= WHAT IS REQUIRED =
Within the data that follows, set down exactly the lines from the one containing "What FreeCAD Python" through the one containing "# The origin", both ends included.

**** DATASET ROWS

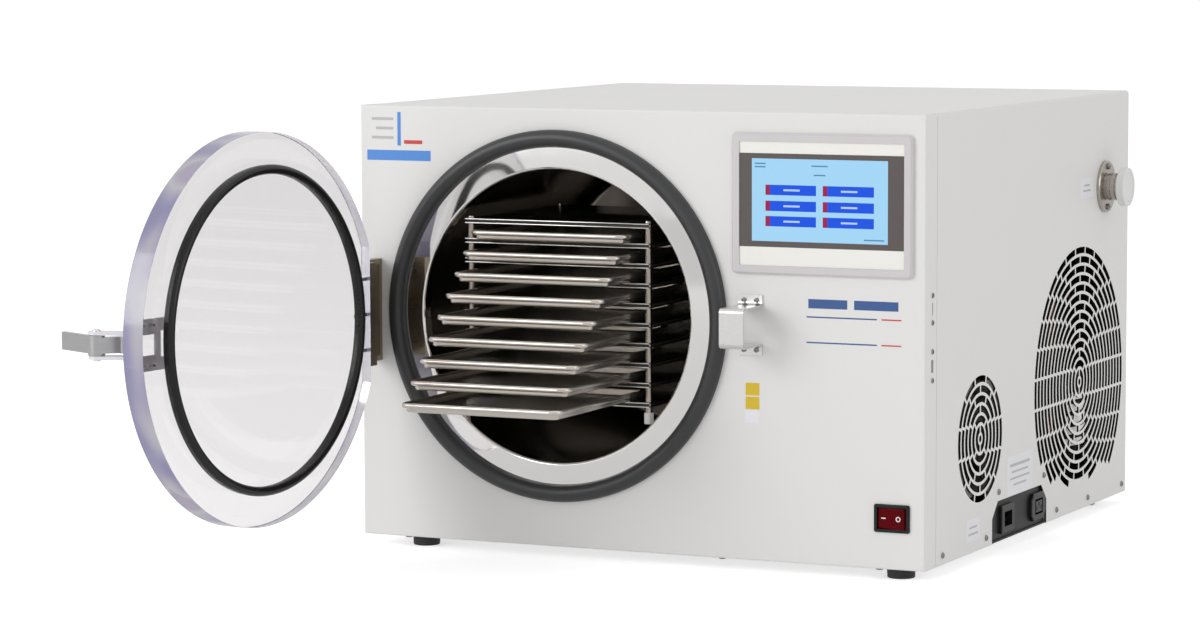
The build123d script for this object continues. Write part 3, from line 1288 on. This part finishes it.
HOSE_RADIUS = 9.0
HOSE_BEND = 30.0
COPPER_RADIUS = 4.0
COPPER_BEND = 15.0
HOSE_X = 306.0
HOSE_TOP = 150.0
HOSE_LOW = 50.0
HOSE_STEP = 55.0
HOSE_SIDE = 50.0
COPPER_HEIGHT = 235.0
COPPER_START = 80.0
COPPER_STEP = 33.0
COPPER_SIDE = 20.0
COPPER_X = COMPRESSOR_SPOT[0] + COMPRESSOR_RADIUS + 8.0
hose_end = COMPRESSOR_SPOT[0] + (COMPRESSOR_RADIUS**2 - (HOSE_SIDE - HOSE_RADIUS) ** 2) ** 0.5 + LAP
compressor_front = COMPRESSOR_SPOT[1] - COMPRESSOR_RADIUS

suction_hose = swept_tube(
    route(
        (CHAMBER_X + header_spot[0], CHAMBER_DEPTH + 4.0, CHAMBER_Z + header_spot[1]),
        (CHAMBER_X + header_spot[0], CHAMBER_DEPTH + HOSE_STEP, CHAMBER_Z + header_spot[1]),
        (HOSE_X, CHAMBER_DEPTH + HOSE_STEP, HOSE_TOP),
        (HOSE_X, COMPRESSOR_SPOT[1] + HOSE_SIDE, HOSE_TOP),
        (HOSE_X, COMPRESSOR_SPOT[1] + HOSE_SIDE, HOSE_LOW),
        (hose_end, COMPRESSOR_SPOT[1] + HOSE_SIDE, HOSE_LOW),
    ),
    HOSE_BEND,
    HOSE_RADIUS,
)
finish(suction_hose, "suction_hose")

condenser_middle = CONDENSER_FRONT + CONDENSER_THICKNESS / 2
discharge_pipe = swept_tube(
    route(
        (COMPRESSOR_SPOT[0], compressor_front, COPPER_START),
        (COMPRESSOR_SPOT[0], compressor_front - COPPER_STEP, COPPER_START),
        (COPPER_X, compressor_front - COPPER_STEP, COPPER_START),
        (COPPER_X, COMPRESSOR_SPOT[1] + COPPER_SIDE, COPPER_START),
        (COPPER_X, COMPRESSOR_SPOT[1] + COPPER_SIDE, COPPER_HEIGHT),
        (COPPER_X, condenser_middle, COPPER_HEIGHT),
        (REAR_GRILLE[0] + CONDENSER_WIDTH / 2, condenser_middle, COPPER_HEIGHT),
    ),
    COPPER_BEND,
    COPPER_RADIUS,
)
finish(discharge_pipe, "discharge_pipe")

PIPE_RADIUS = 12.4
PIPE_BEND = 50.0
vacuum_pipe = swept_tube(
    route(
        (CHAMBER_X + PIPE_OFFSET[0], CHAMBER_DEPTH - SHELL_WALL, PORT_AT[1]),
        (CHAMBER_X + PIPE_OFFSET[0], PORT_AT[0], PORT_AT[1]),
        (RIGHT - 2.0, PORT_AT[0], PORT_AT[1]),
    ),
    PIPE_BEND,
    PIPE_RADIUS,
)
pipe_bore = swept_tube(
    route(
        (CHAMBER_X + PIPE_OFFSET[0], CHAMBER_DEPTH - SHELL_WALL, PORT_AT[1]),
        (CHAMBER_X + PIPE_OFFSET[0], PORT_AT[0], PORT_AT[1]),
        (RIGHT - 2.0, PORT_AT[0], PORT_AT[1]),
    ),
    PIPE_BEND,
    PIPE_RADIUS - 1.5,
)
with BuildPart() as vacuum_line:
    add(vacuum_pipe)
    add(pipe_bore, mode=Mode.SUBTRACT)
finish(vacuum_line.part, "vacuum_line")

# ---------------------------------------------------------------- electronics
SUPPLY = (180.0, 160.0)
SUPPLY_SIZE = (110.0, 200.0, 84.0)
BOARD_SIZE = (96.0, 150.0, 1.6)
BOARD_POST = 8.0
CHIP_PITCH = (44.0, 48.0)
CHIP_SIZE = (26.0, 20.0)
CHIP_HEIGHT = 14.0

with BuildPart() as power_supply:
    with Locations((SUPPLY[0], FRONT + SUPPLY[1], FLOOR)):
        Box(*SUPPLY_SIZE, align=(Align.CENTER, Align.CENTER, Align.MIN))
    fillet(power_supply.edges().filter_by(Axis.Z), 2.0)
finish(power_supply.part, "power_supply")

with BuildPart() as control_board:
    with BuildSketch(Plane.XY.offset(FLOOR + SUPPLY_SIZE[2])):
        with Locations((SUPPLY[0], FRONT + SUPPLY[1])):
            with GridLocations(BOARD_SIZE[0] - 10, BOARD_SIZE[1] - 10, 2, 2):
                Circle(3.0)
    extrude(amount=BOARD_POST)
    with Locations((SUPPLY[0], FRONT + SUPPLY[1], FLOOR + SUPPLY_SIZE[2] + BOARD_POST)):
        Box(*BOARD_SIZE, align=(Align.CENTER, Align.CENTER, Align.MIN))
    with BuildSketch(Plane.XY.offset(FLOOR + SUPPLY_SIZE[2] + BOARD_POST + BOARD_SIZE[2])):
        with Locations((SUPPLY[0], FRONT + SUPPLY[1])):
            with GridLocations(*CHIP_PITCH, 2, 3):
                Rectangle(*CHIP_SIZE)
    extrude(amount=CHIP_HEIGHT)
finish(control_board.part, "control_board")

********
**** DATASET ROWS

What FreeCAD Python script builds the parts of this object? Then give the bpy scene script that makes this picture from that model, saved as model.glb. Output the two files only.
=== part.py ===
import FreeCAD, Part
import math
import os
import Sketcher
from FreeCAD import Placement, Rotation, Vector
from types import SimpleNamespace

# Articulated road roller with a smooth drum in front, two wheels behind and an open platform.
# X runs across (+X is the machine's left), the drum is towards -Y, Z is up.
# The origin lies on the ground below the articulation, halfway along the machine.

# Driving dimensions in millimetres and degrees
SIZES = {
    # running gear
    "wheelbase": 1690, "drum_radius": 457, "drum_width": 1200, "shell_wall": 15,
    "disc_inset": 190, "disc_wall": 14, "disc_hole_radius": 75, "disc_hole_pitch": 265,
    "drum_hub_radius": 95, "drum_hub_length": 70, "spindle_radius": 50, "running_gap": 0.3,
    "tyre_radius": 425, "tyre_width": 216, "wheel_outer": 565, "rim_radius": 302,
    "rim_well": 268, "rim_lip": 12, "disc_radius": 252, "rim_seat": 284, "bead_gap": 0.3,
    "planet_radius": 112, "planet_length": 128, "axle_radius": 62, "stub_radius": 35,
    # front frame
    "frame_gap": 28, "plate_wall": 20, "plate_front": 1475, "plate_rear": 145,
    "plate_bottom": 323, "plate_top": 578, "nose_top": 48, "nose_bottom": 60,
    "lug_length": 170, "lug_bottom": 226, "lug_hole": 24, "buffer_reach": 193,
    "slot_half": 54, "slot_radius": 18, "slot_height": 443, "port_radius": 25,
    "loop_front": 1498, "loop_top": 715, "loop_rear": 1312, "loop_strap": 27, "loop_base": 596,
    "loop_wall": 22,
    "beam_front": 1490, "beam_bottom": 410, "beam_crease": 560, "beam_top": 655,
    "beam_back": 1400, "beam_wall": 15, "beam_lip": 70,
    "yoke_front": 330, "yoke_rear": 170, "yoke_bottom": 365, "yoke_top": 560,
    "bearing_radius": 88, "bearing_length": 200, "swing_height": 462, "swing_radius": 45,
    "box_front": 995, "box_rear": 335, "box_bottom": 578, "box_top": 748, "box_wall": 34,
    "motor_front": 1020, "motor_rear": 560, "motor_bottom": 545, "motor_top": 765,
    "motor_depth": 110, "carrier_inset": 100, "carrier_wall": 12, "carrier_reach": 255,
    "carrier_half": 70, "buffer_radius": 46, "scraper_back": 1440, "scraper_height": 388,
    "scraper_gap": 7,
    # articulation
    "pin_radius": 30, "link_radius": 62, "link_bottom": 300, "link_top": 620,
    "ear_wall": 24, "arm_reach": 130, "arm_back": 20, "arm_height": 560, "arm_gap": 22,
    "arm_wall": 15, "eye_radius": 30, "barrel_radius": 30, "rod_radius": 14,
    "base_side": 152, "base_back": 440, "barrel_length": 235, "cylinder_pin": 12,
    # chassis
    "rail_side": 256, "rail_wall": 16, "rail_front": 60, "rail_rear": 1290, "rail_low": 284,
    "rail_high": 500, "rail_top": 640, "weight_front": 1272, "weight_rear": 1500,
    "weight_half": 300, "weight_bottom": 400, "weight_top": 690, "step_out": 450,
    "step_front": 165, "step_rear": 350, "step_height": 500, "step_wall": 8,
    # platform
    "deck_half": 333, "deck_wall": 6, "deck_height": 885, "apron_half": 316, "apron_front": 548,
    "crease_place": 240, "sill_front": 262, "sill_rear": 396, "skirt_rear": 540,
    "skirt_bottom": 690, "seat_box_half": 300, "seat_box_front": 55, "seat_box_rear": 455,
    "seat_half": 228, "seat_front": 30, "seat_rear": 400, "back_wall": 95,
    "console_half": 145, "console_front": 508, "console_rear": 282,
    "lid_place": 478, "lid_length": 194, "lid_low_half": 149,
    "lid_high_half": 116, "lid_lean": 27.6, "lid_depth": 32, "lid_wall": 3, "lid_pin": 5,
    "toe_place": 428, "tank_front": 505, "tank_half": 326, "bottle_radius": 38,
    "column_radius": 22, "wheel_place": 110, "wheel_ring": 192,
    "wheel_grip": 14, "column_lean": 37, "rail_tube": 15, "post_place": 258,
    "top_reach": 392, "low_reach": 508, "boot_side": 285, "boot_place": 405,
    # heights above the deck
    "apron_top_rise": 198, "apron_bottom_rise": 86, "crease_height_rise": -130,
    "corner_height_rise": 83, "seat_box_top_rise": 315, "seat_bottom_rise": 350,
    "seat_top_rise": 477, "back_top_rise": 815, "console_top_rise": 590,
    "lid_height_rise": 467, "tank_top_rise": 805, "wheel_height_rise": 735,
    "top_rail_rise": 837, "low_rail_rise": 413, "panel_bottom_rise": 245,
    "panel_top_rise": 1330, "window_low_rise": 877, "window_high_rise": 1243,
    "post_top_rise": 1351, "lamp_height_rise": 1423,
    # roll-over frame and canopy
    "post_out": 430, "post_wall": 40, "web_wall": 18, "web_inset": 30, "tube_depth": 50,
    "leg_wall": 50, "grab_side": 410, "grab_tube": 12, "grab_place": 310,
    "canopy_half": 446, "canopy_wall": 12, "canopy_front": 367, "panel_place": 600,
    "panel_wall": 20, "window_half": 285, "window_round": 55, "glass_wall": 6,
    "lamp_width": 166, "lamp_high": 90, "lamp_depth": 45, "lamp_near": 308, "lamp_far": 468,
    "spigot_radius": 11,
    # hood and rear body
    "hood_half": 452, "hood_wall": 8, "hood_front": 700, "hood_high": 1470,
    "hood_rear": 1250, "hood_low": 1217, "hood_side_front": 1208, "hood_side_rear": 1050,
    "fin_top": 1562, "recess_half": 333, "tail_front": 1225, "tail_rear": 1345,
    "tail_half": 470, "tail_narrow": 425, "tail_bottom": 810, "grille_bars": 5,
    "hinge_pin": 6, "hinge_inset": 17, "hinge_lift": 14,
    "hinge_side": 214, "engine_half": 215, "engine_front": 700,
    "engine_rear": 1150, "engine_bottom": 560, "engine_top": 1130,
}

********

= WORKED ANSWER =
What FreeCAD Python script builds the parts of this object? Then give the bpy scene script that makes this picture from that model, saved as model.glb. Output the two files only.
=== part.py ===
import FreeCAD, Part
import math
import os
import Sketcher
from FreeCAD import Placement, Rotation, Vector
from types import SimpleNamespace

# Articulated road roller with a smooth drum in front, two wheels behind and an open platform.
# X runs across (+X is the machine's left), the drum is towards -Y, Z is up.
# The origin lies on the ground below the articulation, halfway along the machine.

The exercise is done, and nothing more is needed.